Victoria, however, ‘understood intelligence just as well as her Elizabethan pre-decessor’, and was not only an avid reader of reports but increasingly came to view security foreign policy as her own fiefdom. She could do this because her extensive family connections throughout the Continent meant she was often better informed than her governments — particularly with regard to the growing threat from Bismarckian Germany. While noting that ‘it is a miserable thing to be a constitutional queen, and to be unable to do what is right’, she nonetheless took action. In 1877 she and Disraeli bypassed the Foreign Office in order to warn the Tsar against taking Constantinople. She also prevented British participation in the Prussian-Danish war and accurately predicted the Prussian-Austrian war of 1866.

Stewart Menzies, chief of MI6 in the second world war, was rumoured to be the son of Edward VII

She had other, more personal, motives for intervening in security and foreign affairs. As the century wore on, assassination attempts against rulers, especially royalty, became more frequent and successful. There were no fewer than eight attempts on Victoria’s life, plus one occasion when a man knocked her out with his walking- stick. Although these were generally the work of individuals rather than terrorist groups, and Victoria proved robust, the fact that all her successors have had to live with the threat of murder compels engagement — wanted or not — with intelligence and security.

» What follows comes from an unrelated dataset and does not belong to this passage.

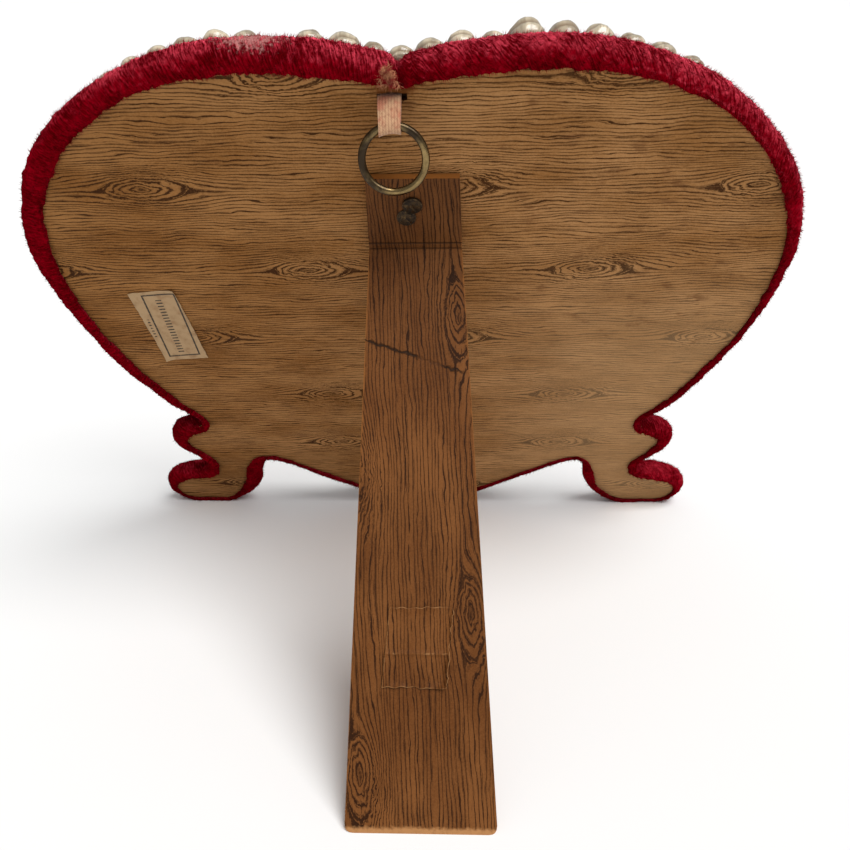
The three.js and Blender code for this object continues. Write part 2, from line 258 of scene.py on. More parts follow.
@dataclass(frozen=True)
class Plane:
    """A leaning frame: its own X is across, Y is depth and Z is up along it.

    Attributes:
        origin: Its zero point in the row frame, in millimetres.
        tilt: How far it is turned about X, in radians.
    """

    origin: tuple[float, float, float]
    tilt: float

    def place(self, across: Array, depth: Array, up: Array) -> Array:
        """Points of this frame, in millimetres, as metres in the row frame, shape (n, 3).

        Args:
            across, depth, up: Coordinates in millimetres.

        Returns:
            Places, one row each.
        """
        across, depth, up = np.broadcast_arrays(*(np.asarray(v, float) for v in (across, depth, up)))
        cos, sin = math.cos(self.tilt), math.sin(self.tilt)
        x, y, z = self.origin
        row = [x + across.ravel(), y + (depth * cos - up * sin).ravel(), z + (depth * sin + up * cos).ravel()]
        return MM * np.stack(row, axis=1)

    def point(self, across: float, depth: float, up: float) -> Vector:
        """One point of this frame as a vector in metres in the row frame."""
        return Vector(self.place(np.array([across]), np.array([depth]), np.array([up]))[0])


@dataclass(frozen=True)
class Station:
    """A point that an outline goes through, the direction there in degrees, and the reach of the
    curve's handles before and after it."""

    at: Pair
    heading: float
    before: float
    after: float


BOARD_STATIONS = [
    Station((0, 189), 0, 0, 1),
    Station((2.4, 189.3), 14, 1, 7),
    Station((34, 193.6), 0, 14, 38),
    Station((103, 129), -90, 34, 25),
    Station((80.4, 59), -123, 24, 3.4),
    Station((78.1, 52.4), -68, 3.4, 2.6),
    Station((88.4, 42.6), -90, 6.8, 6),
    Station((79.2, 25.6), -90, 6, 4.6),
    Station((87.6, 18.2), -4, 5, 5.4),
    Station((99.4, 9.5), -90, 5.4, 3.8),
    Station((92.5, 1.2), 180, 4.5, 3),
    Station((80.5, 1.2), 180, 3, 5),
    Station((66, 17.5), 98, 7, 6),
    Station((57.6, 32), 180, 6.2, 2.6),
    Station((49.5, 28.6), -145.5, 3.6, 8),
    Station((22, 9.6), -145.5, 8, 8),
    Station((0, 3), 180, 10, 0),
]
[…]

Edward VII appreciated the growing threat from Germany, influenced the dreadnought battleship programme and saw the foundation of what became MI5 and MI6 in 1909. But perhaps his main cost to secret service funds involved bribes to French newspaper editors not to publish details of his philandering. However, he may have engendered a closer connection between the Crown and the intelligence services than any yet revealed. Stewart Menzies, chief of MI6 in the second world war, was rumoured to be his illegitimate son.

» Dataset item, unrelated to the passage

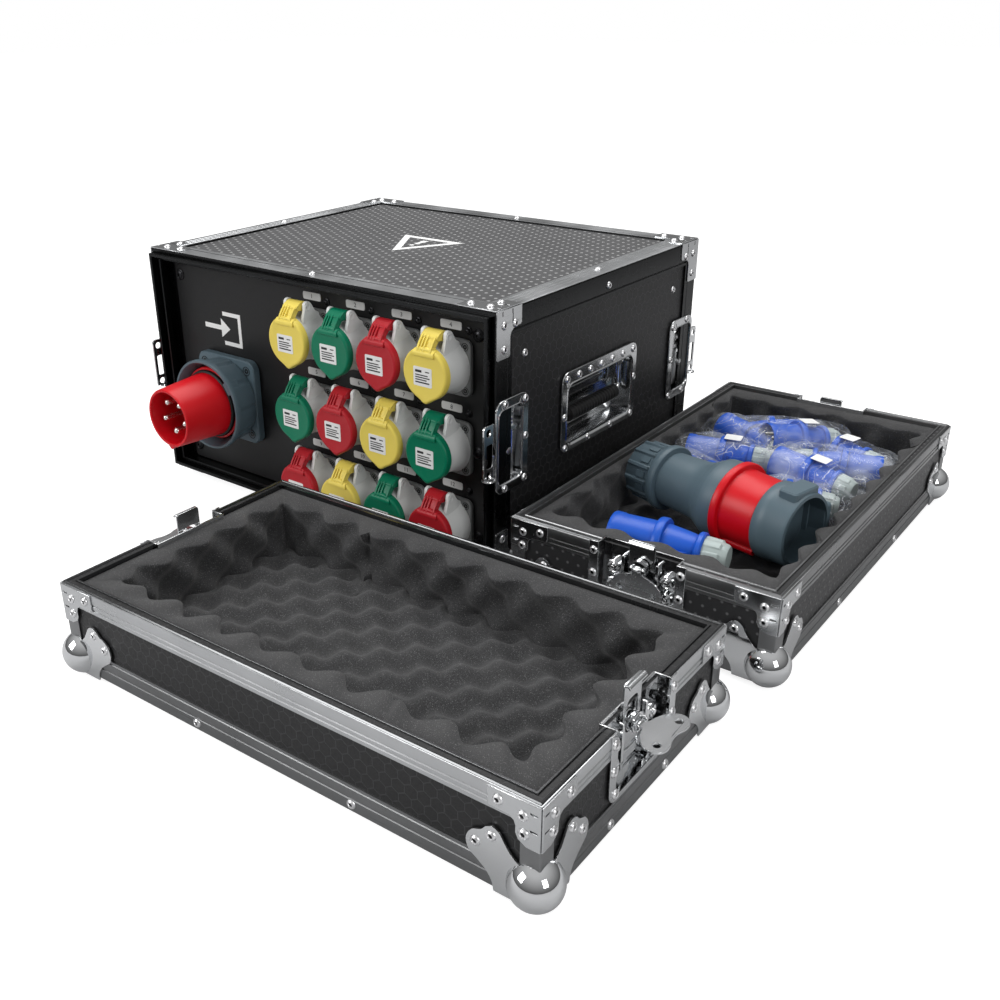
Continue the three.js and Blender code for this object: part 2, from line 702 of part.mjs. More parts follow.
const frontLid = lid('front', FOAM, ['left', 'right'], true);
frontLid.position.set(FRONT_LID.x, FRONT_LID.y, 0);
frontLid.rotation.z = FRONT_LID.yaw;
layout.add(frontLid);

// The rear lid lies with its long side along Y, so its own Y axis points to the case.
const rearLid = lid('rear', REAR_FOAM, ['front', 'back'], false);
rearLid.rotation.z = Math.PI / 2 + REAR_LID.yaw;
rearLid.position.set(
  REAR_LID.x + LID.width * Math.cos(REAR_LID.yaw),
  REAR_LID.y + LID.width * Math.sin(REAR_LID.yaw),
  0,
);
rearLid.add(laid(node('spare_connector', spareConnector(), inletGrey), 186, 146, 89, Math.PI - 0.24));
rearLid.add(laid(node('spare_plug', sparePlug(), plugBlue), 80, 150, 72, 0.14));
rearLid.add(node('bagged_plugs', bagLump(), plugBlue));
layout.add(rearLid);

const part = new THREE.Group();
part.name = 'power_distribution_box';
part.add(layout);
part.updateMatrixWorld(true);
const bounds = new THREE.Box3().setFromObject(part, true);
const middle = bounds.getCenter(new THREE.Vector3());
layout.position.set(-middle.x, -middle.y, -bounds.min.z);
part.updateMatrixWorld(true);

export default part;
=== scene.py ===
import math

import bpy
import numpy as np
from mathutils import Matrix, Vector
from mathutils.geometry import tessellate_polygon


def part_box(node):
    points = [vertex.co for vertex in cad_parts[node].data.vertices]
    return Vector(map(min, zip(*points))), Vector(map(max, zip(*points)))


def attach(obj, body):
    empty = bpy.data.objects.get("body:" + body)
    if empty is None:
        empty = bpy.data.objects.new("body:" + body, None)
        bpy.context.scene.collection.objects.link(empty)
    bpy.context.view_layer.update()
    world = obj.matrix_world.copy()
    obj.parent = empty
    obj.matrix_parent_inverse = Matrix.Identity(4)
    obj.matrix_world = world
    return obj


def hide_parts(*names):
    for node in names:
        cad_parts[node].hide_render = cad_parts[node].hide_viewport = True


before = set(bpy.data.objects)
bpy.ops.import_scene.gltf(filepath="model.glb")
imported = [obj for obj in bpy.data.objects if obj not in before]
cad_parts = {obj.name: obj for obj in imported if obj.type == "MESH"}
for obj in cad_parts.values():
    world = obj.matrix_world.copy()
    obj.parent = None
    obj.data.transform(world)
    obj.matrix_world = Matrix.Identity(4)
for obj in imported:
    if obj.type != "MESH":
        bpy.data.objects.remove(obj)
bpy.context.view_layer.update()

# A portable power distribution box: a rack case with its two lids off beside it.
# Shapes are worked out in millimetres in the frame of the piece that they belong to, and are
# put in their place, in metres, when their mesh is made.

MM = 0.001

# ---- Places ---------------------------------------------------------------------------------

CASE_WIDTH, CASE_DEPTH = 530.0, 430.0
CASE_BOTTOM, CASE_TOP = 14.0, 306.0
EDGE_FACE = 28.0  # how wide the case's edge profiles are
PANEL_Y = 15.0  # the front rack panel's face
LID_LENGTH, LID_WIDTH, LID_RIM = 530.0, 290.0, 99.0
FRONT_LID_TURN, REAR_LID_TURN = 0.02, math.pi / 2 + 0.0135
LATCH_Z = 79.0

COLUMNS = (261.5, 328.0, 394.5, 461.0)
ROWS = (237.5, 148.0, 58.5)
COVER_COLOURS = ("yellow", "green", "red") * 4


def matrix_of(origin, right, up, out):
    """A frame whose three directions are the matrix's columns and whose origin is its last one."""
    made = np.eye(4)
    made[:3, 0], made[:3, 1], made[:3, 2], made[:3, 3] = right, up, out, origin
    return made


def shifted(x, y, z):
    return matrix_of((x, y, z), (1, 0, 0), (0, 1, 0), (0, 0, 1))


def turned_by(angle):
    c, s = math.cos(angle), math.sin(angle)
    return matrix_of((0, 0, 0), (c, s, 0), (-s, c, 0), (0, 0, 1))


def facing(direction, origin=(0, 0, 0)):
    """The frame of a face seen from outside: across, up, and out of it."""
    axes = {
        "right": ((0, 1, 0), (0, 0, 1), (1, 0, 0)),
        "left": ((0, -1, 0), (0, 0, 1), (-1, 0, 0)),
        "front": ((1, 0, 0), (0, 0, 1), (0, -1, 0)),
        "rear": ((-1, 0, 0), (0, 0, 1), (0, 1, 0)),
        "top": ((1, 0, 0), (0, 1, 0), (0, 0, 1)),
        "bottom": ((1, 0, 0), (0, -1, 0), (0, 0, -1)),
    }[direction]
    return matrix_of(origin, *axes)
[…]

George V comes out better in this account than in most, which tend to patronise him for being a stamp collector. The authors examine in detail the degree to which he was responsible for the murder of the Tsar and his family by opposing their being granted asylum here. Despite observing that ‘George loved his cousin, but not enough to sacrifice his own throne’, they conclude that ‘Tsar Nicholas was the architect of his own fate’. That may be largely true, but no one at the time, the Tsar included, foresaw Bolshevik butchery as the alternative to exile. As for the claim that MI6 ‘almost certainly’ participated in the murder of Rasputin, more evidence is needed.

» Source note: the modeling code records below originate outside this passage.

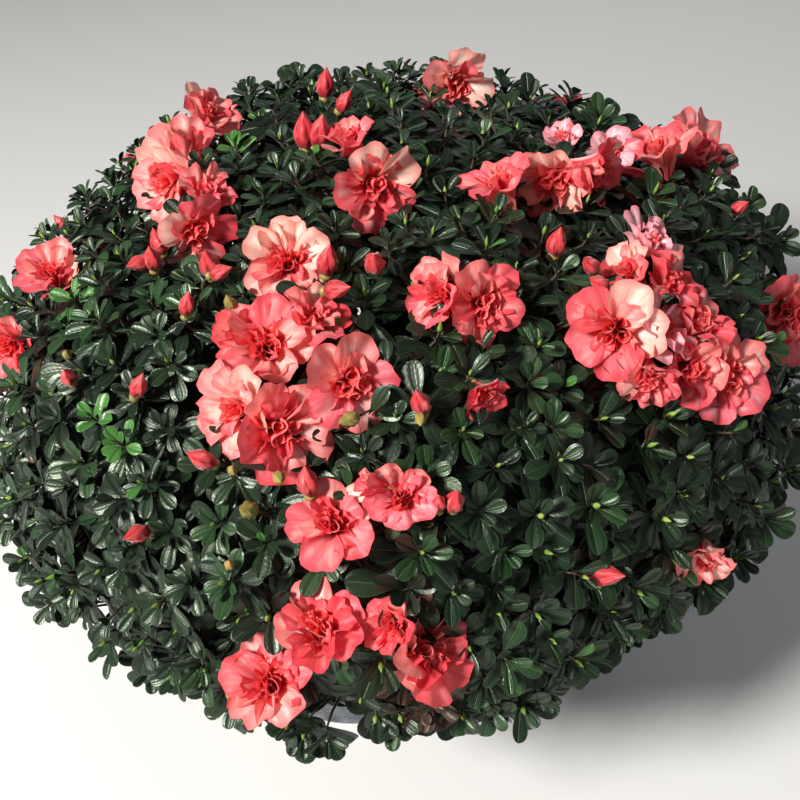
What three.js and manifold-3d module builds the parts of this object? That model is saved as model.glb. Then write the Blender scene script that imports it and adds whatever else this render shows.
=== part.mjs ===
// Azalea shrub in a nursery pot: a low, dense mound of small dark leaves with double blooms.
// Millimetres, +Z up. The origin is the middle of the pot's flat underside, the front faces -Y.
// Angles round the plant are in degrees, anticlockwise from +X seen from above, so the front is -90.
import * as THREE from 'three';
import { mergeVertices } from 'three/addons/utils/BufferGeometryUtils.js';
import Module from 'manifold-3d';

const wasm = await Module();
wasm.setup();

// The pot and what fills it
const POT_HEIGHT = 240;
const POT_BASE_RADIUS = 124;
const POT_RIM_RADIUS = 158;
const POT_WALL = 2.5;
const POT_FLOOR = 4;
const LIP_DEPTH = 20;
const LIP_STANDS_OUT = 5;
const LIP_ROUNDING = 1.5;
const FOOT_STEP = 8;
const FOOT_STANDS_OUT = 1;
const POT_SIDES = 40;
const SOIL_BELOW_RIM = 24;
const SOIL_EDGE_DROP = 8;
const SOIL_BROW_DROP = 2;
const SOIL_BROW_SHARE = 0.7;
const CLEARANCE = 0.3;

// The crown: its widest level, its reach from there and how square its shoulders are
const CROWN_MIDDLE = new THREE.Vector3(65, 0, 360);
const CROWN_RISE = 236;
const SKIRT_DROP = 136;
const CROWN_REACH = [354, 344, 340, 352, 366, 358, 346, 348, 336, 332, 314, 336];
const SHOULDER_POWER = 2.4;
const SKIRT_TUCK = 0.74;

// The limbs
const STEM_TOP = new THREE.Vector3(34, 0, 312);
const STEM_FOOT_RADIUS = 25;
const STEM_RADIUS = 15;
const STEM_TOP_RADIUS = 11;
const STEM_BENDS_AT = 0.55;
const STEM_UPRIGHT_TO = 4;
const FLARE_FADES = 7;
const FOOT_CUT = 0.35;
const LIMB_SIDES = 6;
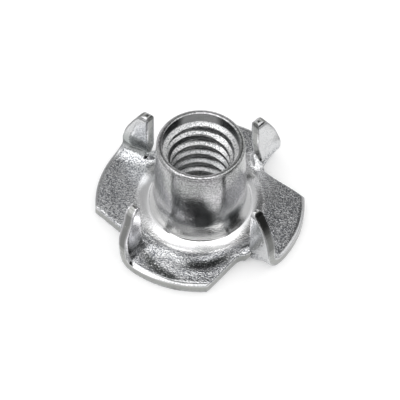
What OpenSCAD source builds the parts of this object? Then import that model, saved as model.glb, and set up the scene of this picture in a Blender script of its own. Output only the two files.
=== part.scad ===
// Pronged tee nut, stamped and drawn from one round blank of sheet steel.
// The flange lies on the XY plane and the barrel rises along +Z on the axis.
// A straight cut frees each prong, which is folded up at the end of its lobe.

/* [Blank] */
// Diameter of the round blank, and so of the flange
flange_d = 19.05; // [17.5:0.05:22]
// Thickness of the sheet
sheet_t = 1.0; // [0.8:0.05:1.2]
// Radius that the die rolls onto the upper edge of the blank
edge_r = 0.3; // [0.1:0.05:0.4]

/* [Barrel] */
// Overall height, from the underside of the flange to the rim
overall_h = 9.53; // [8:0.01:16]
// Outside diameter of the straight part of the barrel
barrel_d = 8.36; // [8:0.02:9]
// Outside diameter at the rim, where the taper ends
rim_d = 7.94; // [7.8:0.02:7.98]
// Height of the taper, from the rim down
taper_h = 4.0; // [1:0.1:4.4]
// Radius on the outer edge of the rim
rim_r = 0.25; // [0.1:0.05:0.35]
// Width of the flat land on the rim
rim_land = 0.2; // [0.1:0.05:0.3]

/* [Foot of the barrel] */
// Radius on which the flange rises towards the barrel
apron_r = 2.6; // [1:0.1:3.2]
// Slope that the flange has reached at the barrel's foot
apron_angle = 20; // [8:1:30]
// Radius in the corner at the barrel's foot
corner_r = 0.36; // [0.2:0.02:0.8]
// Slope of the steep part above that corner
foot_angle = 77; // [70:1:84]
// Height of that steep part
foot_h = 1.3; // [0.5:0.1:2]
// Radius on which the steep part runs out into the barrel's wall
foot_blend_r = 4.7; // [1:0.1:6]
// Radius of the funnel under the flange, where the sheet turns up
funnel_r = 2.0; // [0.8:0.1:2.2]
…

It appears from this account that the government had early warning of the abdication crisis through an MI5 phone tap on Edward VIII. This was probably a unique monitoring of royal communications, demanded by the government on national security grounds. After the former king moved abroad, his evident approval of Hitler meant that he continued to be monitored by MI6. Meanwhile, Elizabeth, the wife of the new king George VI, took the trouble to read Mein Kampf and suffered no such illusions.

The most dramatic assertion of royal links with intelligence in modern times was the allegation that the late Princess of Wales was murdered by MI6 at the behest of the late Duke of Edinburgh. The authors give this farrago of nonsense the treatment it deserves. Nevertheless, should anything untoward befall the Duke and Duchess of Sussex — God forbid — we may be sure that the online world will pulsate with conspiracy theories. Anyone tempted to believe them should first read this thorough and informed survey of how matters of high state have really worked — and work.